DEAL, England (Aug. 8, 2008)--A putting tip from his wife helped Paul Simson to win the 40th Seniors Open Amateur Championship and claim the title for the second time in three years.
The 57-year-old Raleigh native, who is currently leading the amateurgolf.com - Bridgestone Golf Senior Player of the Year chase, went without a three-putt over the last 36 holes and closed with a two-under 70 for a one-over total at Royal Cinque Ports in Deal.
Simson won by two strokes over England’s Chris Reynolds, who produced the best round of the week with a 69 after coming home in 31. Third-round leader Graham Cooke, from Canada, slipped to a 77 to take third place at 5-over, one ahead of Americans Rick Woulfe and Jay Blumenfeld.
It is the eighth time in ten years the trophy has gone to the States. Simson earns an exemption for next year’s Senior Open Championship at Sunningdale as well as for next month’s US Seniors Amateur, for which he had not already qualified.
“I can’t tell you how thrilled I am,” Simson said. “The first win two years ago was an honour but this is a real thrill. And I am looking forward to Sunningdale already. I have friends who are members there and it is a great course.”
It was after an opening 75 that Simson’s “bride of 33 years”, Chris, told him what to do with his putting.
“My putting on the first day was very uncharacteristic, lots of three putts, and that evening Chris said my putting stroke looked jerky and I needed to smooth it out," he said. "I birdied the first two holes the next morning and I never had a three-putt again the last two days so I owe this win to her.”
Simson birdied the opening hole but a severe rain storm then hit the course. He bogeyed the second but got birdies back at the third and the sixth, where he holed from 40 feet, before his last bogey at the ninth. That was the only hole where he was not on the green in regulation.
With the wind switching to a northerly so the last seven holes played downwind, Simson played incredibly solid golf. He hit a wedge to four feet at the 13th hole for his only birdie of the back nine but was hardly ever out of position.

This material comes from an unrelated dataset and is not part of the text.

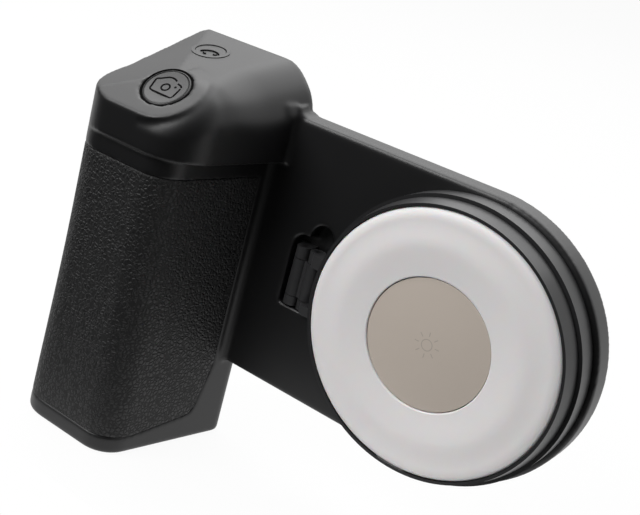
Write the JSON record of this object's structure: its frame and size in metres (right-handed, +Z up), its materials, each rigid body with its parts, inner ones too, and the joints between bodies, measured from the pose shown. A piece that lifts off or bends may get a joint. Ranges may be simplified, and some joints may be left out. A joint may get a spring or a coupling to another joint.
{
  "type": "selfie light",
  "caption": "Magnetic phone camera grip with a leather-wrapped handle, tilted shutter button, flat round-ended phone plate and a fold-out dock that holds a round fill light with a mirror key.",
  "frame": {"origin": "centre of the phone pad's outer face, on the axis of the round light", "axes": "+Y out of the pad towards the phone, -Y the way the light shines, +X from the handle to the round end, +Z up towards the shutter button"},
  "size_m": [0.1217, 0.0402, 0.0976],
  "materials": {
    "soft_black": "fine matte, soft to the touch",
    "cover_black": "matte",
    "leather": "black pebbled grain, semi-matte",
    "pad_rubber": "smooth silicone, matte",
    "magnet": "nickel plated",
    "spring_steel": "plain sheet",
    "cell_sleeve": "shrink sleeve",
    "cradle_plastic": "moulded",
    "circuit_board": "solder mask",
    "socket_steel": "stamped shell",
    "switch_plastic": "moulded",
    "thread_brass": "turned",
    "screw_steel": "dark plated",
    "hinge_metal": "satin black",
    "led_white": "phosphor",
    "opal": "opal diffuser, satin",
    "mirror_film": "half-silvered"
  },
  "bodies": {
    "grip": {"grip_shell": "soft_black", "back_cover": "cover_black", "foot_plate": "soft_black", "grip_wrap": "leather", "phone_pad": "pad_rubber", "phone_magnets": "magnet", "phone_yoke": "spring_steel", "battery_cell": "cell_sleeve", "battery_cradle": "cradle_plastic", "main_board": "circuit_board", "usb_socket": "socket_steel", "shutter_board": "circuit_board", "shutter_switch": "switch_plastic", "pairing_board": "circuit_board", "pairing_switch": "switch_plastic", "tripod_insert": "thread_brass", "cover_screws": "screw_steel", "foot_screws": "screw_steel", "hinge_bracket": "hinge_metal", "bracket_screws": "screw_steel", "hinge_pin_inner": "screw_steel"},
    "shutter": {"shutter_button": "soft_black"},
    "pair_key": {"pairing_key": "soft_black"},
    "link": {"hinge_link": "hinge_metal"},
    "dock": {"dock_plate": "soft_black", "dock_cover": "soft_black", "dock_leaf": "hinge_metal", "leaf_screws": "screw_steel", "dock_magnets": "magnet", "dock_yoke": "spring_steel", "hinge_pin_outer": "screw_steel"},
    "light": {"light_housing": "soft_black", "light_back_cover": "soft_black", "light_magnets": "magnet", "light_battery": "cell_sleeve", "light_board": "circuit_board", "light_leds": "led_white", "light_socket": "socket_steel", "diffuser": "opal", "key_dome": "spring_steel"},
    "light_key": {"mirror_key": "mirror_film"}
  },
  "joints": [
    {"name": "shutter_press", "type": "slide", "parent": "grip", "child": "shutter", "axis": [0, 0.5906, -0.807], "range_m": [0, 0.0006], "stiffness_N_per_m": 1500},
    {"name": "pairing_press", "type": "slide", "parent": "grip", "child": "pair_key", "axis": [0, 0.1994, -0.9799], "range_m": [0, 0.0003], "stiffness_N_per_m": 1500},
    {"name": "hinge_inner", "type": "hinge", "parent": "grip", "child": "link", "pos_m": [-0.0408, -0.0055, 0], "axis": [0, 0, -1], "range_deg": [0, 40]},
    {"name": "hinge_outer", "type": "hinge", "parent": "link", "child": "dock", "pos_m": [-0.037, -0.0055, 0], "axis": [0, 0, -1], "range_deg": [0, 40]},
    {"name": "light_pull_off", "type": "slide", "parent": "dock", "child": "light", "axis": [0, -1, 0], "range_m": [0, 0.005]},
    {"name": "light_key_press", "type": "slide", "parent": "light", "child": "light_key", "axis": [0, 1, 0], "range_m": [0, 0.0002], "stiffness_N_per_m": 2000}
  ]
}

Simson’s record in this championship now reads, first, fifth, first, added to which he was the runner-up at the last ever British Mid-Amateur last year.
“I love playing golf over here,” he said. “It takes so much more skill to play the ball on the ground as you have to on these courses. It’s not about hitting the ball the furthest, you have to be accurate and so many other factors come into play, like the wind. Both the courses this week, Cinque Ports and Prince’s, were fabulous.”
Reynolds, the England Seniors international from Littlestone, used his local knowledge to charge into second place. Out in 38, he knew from the switch in the wind that he could take advantage coming home. His five inward birdies included three at the last three holes. He hit a six-iron to seven feet at the 10th, a wedge to two feet at the 13th, lipped out for eagle on the 16th, holed a 12-footer on the 17th and a putt from five feet at the last.
“I am absolutely thrilled with the way I played,” Reynolds said. “It’s one of my best rounds ever. I’ve played here before in this wind so I knew how to attack the course but I couldn’t have done it without my caddie, Ian Mason, who is a club member here.
“Before I went out the club pro here, Andrew Reynolds, no relation, who is my Kent Seniors coach, said if I shot 70 I’d win. He’ll probably say if I had shot 70 I would have won but all credit to Paul, he played some superb golf.”
Cooke, a golf course architect who was the runner-up last year, could not squeeze a birdie out of the course. “You have to be playing well to take a title like this and I wasn’t quite there today,” he said. “I lost my rhythm a bit in the weather we had and couldn’t take advantage of the opportunities I gave myself.
“I three-putted the last trying to get into second place but now I’m told I get a bronze medal anyway, like the Olympics. It’s another near-miss but I’m proud to be in contention in a big championship like this. Maybe next year it’s my turn.”